5% of sample will not have mu in the confidence interval, so we are 95% sure that mu is between confidence interval, aka we used a method that made sure 95% of samples have mu between confidence interval

don’t know whether sample we get is one of the 5% or the 95%

Level C confidence interval

two parts: confidence interval and confidence level C

confidence interval: has in the form of estimate + / - margin of error

+ / - = plus or minus

confidence level C: usually use over 90%

expressed in decimal form when finding z* (shown below) or t* (shown in part 2)

calculating confidence interval when know standard deviation but not mean

only construct confidence intervals when data is from SRS, sampling distribution is Normal, and individual observations are independent

SRS: data comes from SRS of size n
Normal: sample distribution of sample mean approximately Normal; population at least 30 times as large as sample
Independence: is required to use standard deviation equation o-- /sqrt(n); observations independent if sampling w/ replacement (rare), or sampling w/o replacement when population ten times as large as sample

first, use Normal curve and z-scores, which are called z* in this situation

determine the confidence level C, then take away (1-C)/2 from each end of the tail
calculate z* from table A; mark it on the Normal curve; since Normal curve is symmetric, the side second “z*” will be the negative of the first one

second z* = -z*, which is generally drawn to the left of mean
the area contained within z* and -z* will be the confidence level C

you now have the critical value: the the two z* s

now Level C confidence interval for mu can be

x-bar + z* x o-- / sqrt(n) and x-bar - z* x o-- / sqrt (n)

z* determines area between -z* and z*

accurate for exactly normal; only approximate if not (sample still needs to be big and curve still needs to be Normal though)

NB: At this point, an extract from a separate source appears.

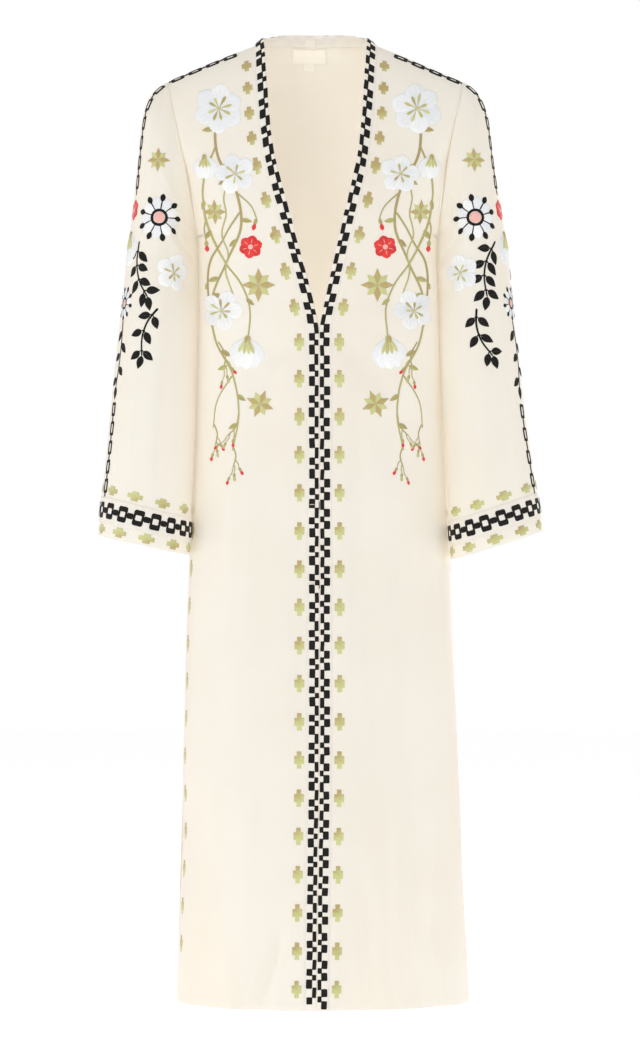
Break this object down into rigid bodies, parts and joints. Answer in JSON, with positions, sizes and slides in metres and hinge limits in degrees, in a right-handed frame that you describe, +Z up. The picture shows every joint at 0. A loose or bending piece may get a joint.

how to calculate Level C confidence model based on data

know what is the population and what do you want to know about the population
based on the conditions, decide what method you will use to determine confidence level, then carry out the calculations
interpret the results

sentence structure: We are ___ % confident that the true mean of the ______ is between ___ and ___

behavior of confidence intervals

margin of error (MOE) changes as choice of confidence level changes
MOE gets smaller when...

z* is smaller, which means less confidence
o-- gets smaller, but very difficult to do
n gets larger, must take many more samples just to cut moe in half, however (because of the square root)

determining sample size

w/ enough observations, can get both large confidence and small MOE
to find the sample size necessary, use formula: (desired z*) x (o--)/(sqrt(n)) is equal or less than (specified margin of error)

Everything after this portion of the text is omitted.